At a very early age, members of the public have the stereotypical image of the librarian ingrained in their consciousness. The elementary school child in some states may not even see a librarian at school, so the impressions gained there might come from a volunteer or aide. No matter where it comes from there are plenty of opportunities in this environment to serve as a model for the bureaucratic, rule-enforcing, fine-imposing librarian.

In public and academic libraries, most customers do not see the demanding, information management responsibilities that occupy most librarians. They see the public service area and all the library personnel who work there. The behavior of each library staffer reflects upon the organization as a whole, including the librarian. There is no clear outward and visible sign of who's who, so for some customers and potential customers, the stereotype lives on.

Another barrier is the competition.
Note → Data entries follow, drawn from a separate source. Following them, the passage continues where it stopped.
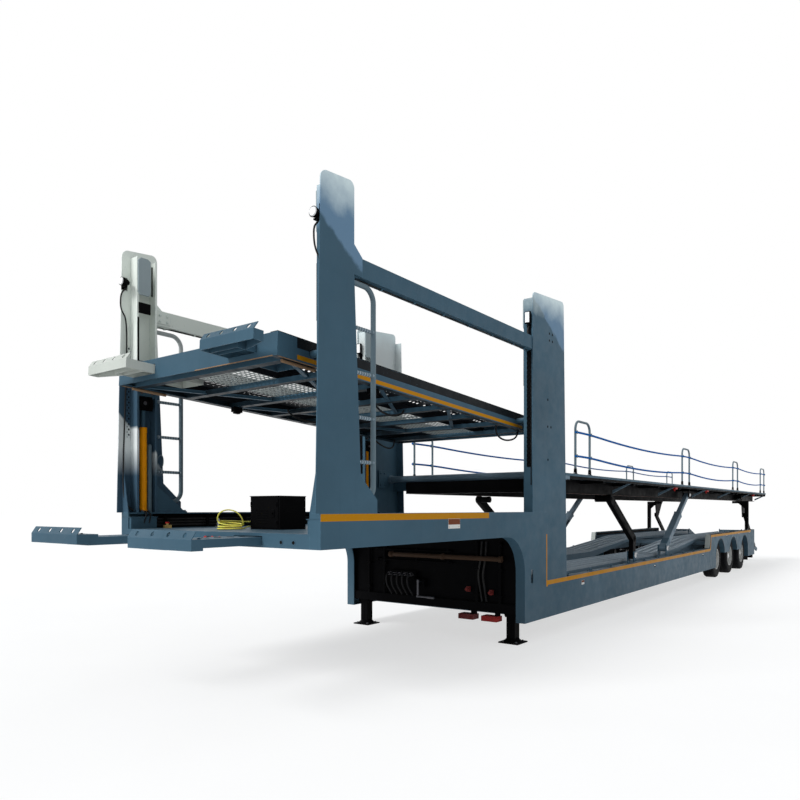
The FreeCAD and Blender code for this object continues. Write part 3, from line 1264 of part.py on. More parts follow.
def foot_brackets():
    """Cheeks and pins on the side frames for the arms' and the struts' feet."""
    low, thick = BRACKET_BASE
    pieces = []
    for (s, z), t0, t1 in ((ARM_FOOT, ARM_INSET, ARM_INSET + ARM_THICK),
                           (STRUT_FOOT, STRUT_INSET, STRUT_INSET + STRUT_SIZE)):
        outer = t0 - MOVING_GAP - CHEEK
        inner = t1 + MOVING_GAP
        half = 2 * PIN_RADIUS
        parts = [box(s - half, s + half, t, t + CHEEK, low + thick - WELD, z + half)
                 for t in (outer, inner)]
        parts.append(box(s - half - CHEEK, s + half + CHEEK, PLATE, inner + CHEEK, low, low + thick))
        parts.append(rod_y(s, z, PIN_RADIUS, outer, inner + CHEEK))
        pieces += both(joined(parts))
    return apart(pieces)


def prop_legs():
    """Folding legs at the rear that swing down as the deck rises."""
    return apart(both(link(LEG_PIN, LEG_FOOT, LEG_WIDTH, LEG_INSET, LEG_INSET + LEG_THICK, True)))


# ---- rear loading ramps ------------------------------------------------------------------------

def rear_ramp(side):
    """A ladder ramp with deep side rails and rungs, hinged behind the frame's end."""
    s0, z0 = REAR_RAMP_PIN
    half = REAR_RAMP_DEPTH / 2
    length = REAR_RAMP_LENGTH
    t0 = REAR_RAMP_INSET
    t1 = t0 + REAR_RAMP_WIDTH
    outline = [(s0 - RUNG_SIZE, z0 - half), (s0 - RUNG_SIZE, z0 + half), (s0 + length, z0 + half),
               (s0 + length, z0), (s0 + length - 2 * half, z0 - half)]
    pieces = [side_prism(outline, t, t + REAR_RAMP_RAIL) for t in (t0, t1 - REAR_RAMP_RAIL)]
    inner = t0 + REAR_RAMP_RAIL - WELD
    outer = t1 - REAR_RAMP_RAIL + WELD
    first = s0 + 1.5 * RUNG_SIZE
    pitch = (length - 2.5 * RUNG_SIZE) / (RAMP_RUNGS - 1)
    for index in range(RAMP_RUNGS):
        s = first + index * pitch
        pieces.append(box(s, s + RUNG_SIZE, inner, outer, z0 + half - RUNG_SIZE, z0 + half))
    pieces.append(rod_y(s0, z0, RAMP_PIN_RADIUS, inner, outer))
    body = joined(pieces).rotate(V(x_at(s0), 0, z0), ACROSS, -REAR_RAMP_SLOPE)
    return on_side(body, side)


def export(shape, name):
    if not shape.isValid():
        print("invalid:", name)
    shape.exportStep("parts/" + name + ".step")
    print("%-28s solids %3d  volume %8.4f m3" % (name, len(shape.Solids), shape.Volume / 1e9))


PAIRS = {"side_frame": side_frame, "front_post": front_post, "neck_post": neck_post,
         "front_lower_ramp": lower_ramp, "front_upper_ramp": upper_ramp}
SINGLES = (top_beams, ladders, gooseneck_deck, kingpin_plate, neck_bulkhead, landing_legs,
           power_cabinet, lead_gland, supply_lead, lead_coil, lead_plug, lift_barrels,
           rear_carriages, front_carriages, upper_frame, upper_tracks, lower_tracks, lower_frame,
           suspension, axles, rear_bumper, rest_posts, rear_upper_frame, rear_upper_tracks, hoops,
           bent_arms, strut_barrels, strut_rods, foot_brackets, prop_legs)


def main():
    os.makedirs("parts", exist_ok=True)
    for side_name, side in SIDES:
        for name, make in PAIRS.items():
            export(on_side(make(), side), name + "_" + side_name)
        export(rear_ramp(side), "rear_ramp_" + side_name)
        for index, station in enumerate(axle_stations(), 1):
            export(tyre(station, side), "tyre_%d_%s" % (index, side_name))
            export(rim(station, side), "rim_%d_%s" % (index, side_name))
    for make in SINGLES:
        export(make(), make.__name__)


main()
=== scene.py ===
import bpy, bmesh, math
from mathutils import Matrix, Vector


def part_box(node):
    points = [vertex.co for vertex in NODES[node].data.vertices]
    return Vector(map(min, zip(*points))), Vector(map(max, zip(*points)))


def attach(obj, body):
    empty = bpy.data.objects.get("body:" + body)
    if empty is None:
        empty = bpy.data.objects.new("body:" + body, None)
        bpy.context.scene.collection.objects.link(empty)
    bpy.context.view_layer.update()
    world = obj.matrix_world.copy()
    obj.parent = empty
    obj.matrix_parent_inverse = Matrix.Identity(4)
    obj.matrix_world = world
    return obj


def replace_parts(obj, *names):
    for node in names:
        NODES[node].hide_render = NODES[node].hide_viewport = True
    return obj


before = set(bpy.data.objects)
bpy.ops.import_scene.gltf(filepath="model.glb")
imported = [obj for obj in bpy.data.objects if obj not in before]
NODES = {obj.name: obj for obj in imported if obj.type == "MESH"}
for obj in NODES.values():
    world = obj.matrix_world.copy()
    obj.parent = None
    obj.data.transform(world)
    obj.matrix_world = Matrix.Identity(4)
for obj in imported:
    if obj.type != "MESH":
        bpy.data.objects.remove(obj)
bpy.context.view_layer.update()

# Stations run rearwards from the front posts, insets run inboard from the left side.
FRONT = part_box("side_frame_left")[1][0]
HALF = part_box("side_frame_left")[1][1]
SIDES = (1, -1)
SIDE_WORDS = ((1, "left"), (-1, "right"))
NECK_GUIDE = 3.495                             # lift guides at the neck posts
DECK_TILT = 2.8                                # front deck's slope in degrees


def at(s, t, z, side=1):
    return Vector((FRONT - s, side * (HALF - t), z))


# ---- materials --------------------------------------------------------------

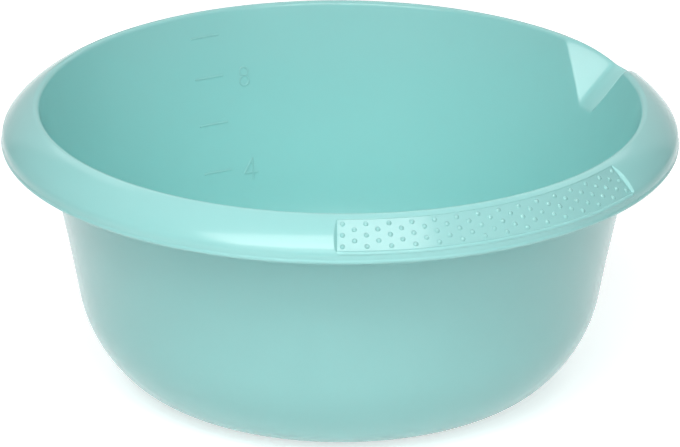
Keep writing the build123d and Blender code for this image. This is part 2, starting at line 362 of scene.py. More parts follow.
class Shell:
    """The moulded bowl: one closed skin on a grid of section rows and azimuth columns."""

    def __init__(self, section: BowlSection, spout: Spout, grip: Grip) -> None:
        """Keeps the sizes and works out the columns."""
        self.section = section
        self.spout = spout
        self.grip = grip
        self.columns = self.azimuths()

    def azimuths(self) -> np.ndarray:
        """Azimuths of the columns in degrees: every 2, a quarter at the spout, close at the grips' ends."""
        fine = np.arange(-14, 14.001, 0.25)
        coarse = np.arange(-180, 180, 2.0)
        coarse = coarse[np.abs(coarse) > 14.5]
        ends = []
        backing = (-0.1, -0.03, 0.03, 0.3)
        recess = [-0.5, -0.3, -0.15, -0.006, 0.006, *np.arange(0.06, 0.66, 0.06)]
        for middle in (-90, 90):
            for side in (-1, 1):
                ends += [middle + side * (self.grip.angle / 2 + step) for step in recess]
                ends += [middle + side * (self.grip.backing_angle / 2 + step) for step in backing]
        ends = np.array(ends)
        coarse = coarse[np.min(np.abs(coarse[:, None] - ends[None, :]), axis=1) > 0.2]
        return np.sort(np.concatenate([fine, coarse, ends]))

    def cut(self, side: tuple[np.ndarray, np.ndarray], other: np.ndarray) -> tuple[np.ndarray, np.ndarray]:
        """Arc lengths where a lower surface begins and stops cutting a side of the skin, for each column.

        Args:
            side: The side's r and z over the section's table.
            other: Levels of the cutting surface over the table, one column each.

        Returns:
            First and last arc length of each column's cut, equal to zero where there is none.
        """
        table = self.section.table
        inside = (side[1][:, None] > other) & (table[:, None] > self.section.ends["high"])
        any_cut = inside.any(axis=0)
        first = table[np.argmax(inside, axis=0)]
        last = table[len(table) - 1 - np.argmax(inside[::-1], axis=0)]
        return np.where(any_cut, first, 0.0), np.where(any_cut, last, 0.0)

    @staticmethod
    def spread(
        low: np.ndarray | float, high: np.ndarray | float, shares: np.ndarray, count: int
    ) -> np.ndarray:
        """Rows of values between two ends at given shares, for each of the columns."""
        low = np.broadcast_to(np.asarray(low, float), (count,))
        high = np.broadcast_to(np.asarray(high, float), (count,))
        return low[None, :] + shares[:, None] * (high - low)[None, :]

    def top_rows(self, theta: np.ndarray) -> tuple[np.ndarray, np.ndarray]:
        """Rows of the upper side, from near the axis to the bead.

        Args:
            theta: Azimuths in radians.

        Returns:
            Arrays of r and z, one row per station and one column per azimuth.
        """
        c, e, n = self.section, self.section.ends, len(theta)
        other = self.spout.surface(c, c.top[0][:, None], theta[None, :], False)
        first, last = self.cut(c.top, other)
        cut = first > 0
        begin = np.where(cut, np.minimum(e["flare"], first - 1.5), e["flare"])
        stop = np.where(cut, np.maximum(e["crest"], last + 0.9), e["crest"])
        depth = np.clip((c.top[1][:, None] - other).max(axis=0) / 4, 0, 1)
        blend = np.where(cut, depth, 0.0)
        eased = 0.5 - 0.5 * np.cos(np.pi * even(44))
        rows = [
            self.spread(e["floor"] * 0.08, e["floor"], even(7), n),
            self.spread(e["floor"], e["low"], even(14), n),
            self.spread(e["low"], e["high"], even(10), n),
            self.spread(e["high"], begin, even(14), n),
        ]
        s = np.concatenate(rows)
        r, z, _ = c.path.at(s)
        lip_s = self.spread(begin, stop, even(44), n)
        lip_r = c.path.at(lip_s)[0]
        straight = self.spread(c.path.at(begin)[0], c.path.at(stop)[0], eased, n)
        lip_r = (1 - blend) * lip_r + blend * straight
        lip_z = np.interp(lip_r, *c.top)
        stations = self.rim_stations()
        rest_s = self.spread(stop, c.bead_out_s, (stations - e["crest"]) / (c.bead_out_s - e["crest"]), n)
        rest_r, rest_z = self.shape_grips(theta, rest_s)
        r = np.concatenate([r, lip_r, rest_r])
        z = np.concatenate([z, lip_z, rest_z])
        level = self.spout.surface(c, r, np.broadcast_to(theta, r.shape), False)
        return r, np.where(level < z + 12, smooth_lower(z, level, self.spout.crease), z)

    def rim_stations(self) -> np.ndarray:
        """Arc lengths of the rows from the crest to the bead, close together at the recess and the ridge."""
        c = self.section
        top, foot, ridge, half = c.grip_top_s, c.grip_foot_s, c.ridge_s, c.ridge_half
        return np.concatenate(
            [
                np.linspace(c.ends["crest"], top - 0.3, 7),
                top + np.array([-0.2, -0.1, -0.01, 0.01]),
                np.linspace(top + 0.3, foot - 0.3, 24),
                foot + np.array([-0.01, 0.01, 0.15, 0.3, 0.45, 0.6, 0.75]),
                np.linspace(ridge - half, ridge + half, 13),
                np.linspace(ridge + half + 0.25, c.bead_out_s, 7),
            ]
        )

    def shape_grips(self, theta: np.ndarray, s: np.ndarray) -> tuple[np.ndarray, np.ndarray]:
        """Rows of the rim's outer side, with the recess and the ridge of each grip.

        Where the pad lies, the skin goes down to the pad's underside. Round it the skin goes down to the
        grip's flat by the height over the flat less the distance from the pad, which gives a wall at 45.

        Args:
            theta: Azimuths in radians.
            s: Arc lengths, one row per station and one column per azimuth.

        Returns:
            Arrays of r and z.
        """
        c, g = self.section, self.grip
        r, z, heading = c.path.at(s)
        upper, _, out = c.flat()
        turn = np.broadcast_to(np.abs(np.abs(np.degrees(theta)) - 90), s.shape)
        over = (r - upper[0]) * out[0] + (z - upper[1]) * out[1]
        past_end = np.radians(np.maximum(turn - g.angle / 2, 0)) * r
        past_side = np.maximum(np.maximum(c.grip_top_s - s, s - c.grip_foot_s), 0)
        away = np.hypot(past_end, past_side)
        wall = np.where(away < g.wall_reach, smooth_over(over - away, g.wall_round), 0)
        drop = np.where(away > 0, wall, over + g.strip_thickness)
        taper = np.clip(np.radians(g.angle / 2 - turn) * r / g.ridge_taper, 0, 1)
        round_top = np.sqrt(np.maximum(c.ridge_radius**2 - (s - c.ridge_s) ** 2, 0))
        bump = np.maximum(round_top - c.ridge_radius + c.ridge_height, 0)
        bump = bump * taper * taper * (3 - 2 * taper)
        return r - out[0] * drop - np.sin(heading) * bump, z - out[1] * drop + np.cos(heading) * bump

    def under_rows(self, theta: np.ndarray) -> tuple[np.ndarray, np.ndarray]:
        """Rows from the bead round the underside of the rim and down the outside of the wall to the floor.

        Args:
            theta: Azimuths in radians.

        Returns:
            Arrays of r and z, one row per station and one column per azimuth.
        """
        c, e, n = self.section, self.section.ends, len(theta)
        out_r, out_z, _ = c.path.at(np.array([c.bead_out_s]))
        in_r, in_z = c.offset(np.array([c.bead_in_s]), c.wall)
        start = math.atan2(float(out_z[0]) - c.bead[1], float(out_r[0]) - c.bead[0])
        end = math.atan2(float(in_z[0]) - c.bead[1], float(in_r[0]) - c.bead[0])
        turn = np.linspace(start, end - 2 * math.pi, 22)[1:]
        bead_r = np.broadcast_to((c.bead[0] + c.bead_radius * np.cos(turn))[:, None], (len(turn), n))
        bead_z = np.broadcast_to((c.bead[1] + c.bead_radius * np.sin(turn))[:, None], (len(turn), n))
        other = self.under_surface(c.under[0][:, None], theta[None, :])
        first, last = self.cut(c.under, other)
        cut = first > 0
        wide = np.where(cut, np.minimum(last + 0.3, c.bead_in_s - 0.5), e["crest"])
        wide = np.maximum(wide, e["crest"])
        low = np.where(cut, np.minimum(e["flare"], first - 0.4), e["flare"])
        eased = 0.5 - 0.5 * np.cos(np.pi * even(18))
        s = self.spread(c.bead_in_s, wide, np.linspace(0, 1, 10, endpoint=False)[1:], n)
        skirt_r, skirt_z = c.offset(s, c.wall)
        hollow_s = self.spread(wide, low, even(18), n)
        hollow_r = c.offset(hollow_s, c.wall)[0]
        straight = self.spread(c.offset(wide, c.wall)[0], c.offset(low, c.wall)[0], eased, n)
        hollow_r = np.where(cut, straight, hollow_r)
        hollow_z = np.interp(hollow_r, *c.under)
        wall_s = np.concatenate(
            [
                self.spread(low, e["high"], even(14), n),
                self.spread(e["high"], e["low"], even(10), n),
                self.spread(e["low"], e["floor"], even(12), n),
            ]
        )
        wall_r, wall_z = c.offset(wall_s, c.wall)
        foot = np.array(self.foot_points())
        foot_r = np.broadcast_to(foot[:, :1], (len(foot), n))
        foot_z = np.broadcast_to(foot[:, 1:], (len(foot), n))
        r = np.concatenate([skirt_r, hollow_r, wall_r])
        z = np.concatenate([skirt_z, hollow_z, wall_z])
        level = self.under_surface(r, np.broadcast_to(theta, r.shape))
        near = (level < z + 6) & (z > c.height - 60)
        z = np.where(near, smooth_lower(z, level, 0.5), z)
        return np.concatenate([bead_r, r, foot_r]), np.concatenate([bead_z, z, foot_z])

    def under_surface(self, r: np.ndarray, theta: np.ndarray) -> np.ndarray:
        """Level of what thickens the skin from below: the trough's skin, and the grips' flat backing."""
        upper, lower, out = self.section.flat()
        foot = upper - out * (self.grip.strip_thickness + self.grip.backing)
        fall = (lower[1] - upper[1]) / (lower[0] - upper[0])
        cone = foot[1] + fall * (r - foot[0])
        backed = np.abs(np.abs(np.degrees(theta)) - 90) < self.grip.backing_angle / 2
        trough = self.spout.surface(self.section, r, np.broadcast_to(theta, np.shape(r + theta)), True)
        return np.where(backed, cone, trough)

    def foot_points(self) -> list[tuple[float, float]]:
        """Stations of the base's underside: the foot ring, the flat and the gate mark in the middle."""
        c = self.section
        flat = c.foot_ring_height
        outer = c.floor_r - c.foot_ring_inset
        inner = outer - c.foot_ring_width
        ring = [
            (outer + 2.4, flat),
            (outer + 0.35, flat),
            (outer + 0.06, flat - 0.05),
            (outer, flat - 0.2),
            (outer, 0.3),
            (outer - 0.09, 0.09),
            (outer - 0.3, 0.0),
        ]
        back = [(inner + outer - r, z) for r, z in reversed(ring[:-1])]
        edge, deep = c.gate_mark_radius, flat - c.gate_mark_height
        mark = [
            (edge + 0.4, flat),
            (edge + 0.06, flat - 0.05),
            (edge, flat - 0.2),
            (edge - 0.1, deep + 0.07),
            (edge - 0.4, deep),
        ]
        return [*ring, (inner + 0.3, 0.0), *back, (60.0, flat), (30.0, flat), *mark]

    def build(self) -> bpy.types.Object:
        """Turns the rows round the axis, each point at (r cos a, r sin a, z), and closes both poles."""
        theta = np.radians(self.columns)
        top, under = self.top_rows(theta), self.under_rows(theta)
        r = np.concatenate([top[0], under[0]])
        z = np.concatenate([top[1], under[1]])
        rows, count = r.shape
        grid = np.stack([r * np.cos(theta), r * np.sin(theta), z], -1).reshape(-1, 3)
        gate_level = self.section.foot_ring_height - self.section.gate_mark_height
        poles = np.array([[0, 0, self.section.floor_level], [0, 0, gate_level]])
        points = np.concatenate([grid, poles])
        j = np.arange(count)
        k = (j + 1) % count
        middle = np.stack([np.full(count, rows * count), j, k], -1)
        last = (rows - 1) * count
        below = np.stack([np.full(count, rows * count + 1), last + k, last + j], -1)
        faces = [*grid_faces(rows, count, True).tolist(), *middle.tolist(), *below.tolist()]
        LOG.info("shell: %d rows, %d columns", rows, count)
        return make_piece("bowl_body", points, faces)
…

Librarians should realize that their biggest competitor is the customer or the prospect. Children are taught from a very early age to "use the library," but the message to "use the librarian" is not delivered as strongly. Public and academic library customers often do not ask for help either. They may be embarrassed or not realize that the librarian is willing and able to help.

Yet another barrier lies within the library community's own sphere of influence. As a profession, librarians lack a coordinated approach to marketing. Library associations, for instance, have differing goals with differing approaches to serving their constituency. Too often, librarians preach to the choir, sharing advice, strategies, and experiences only with one another. Library schools systematically fail to offer appropriate training to those who will ultimately be responsible for communicating who their graduates are and what they do.

This marketing plan differs from current efforts in that it addresses the profession more than the individual professional. Think along the lines of the "Got milk?" campaign, only this is "Got librarian?" In order to broaden and elevate the opportunities of the individual information professional, the information management profession needs its own unifying branding and identity.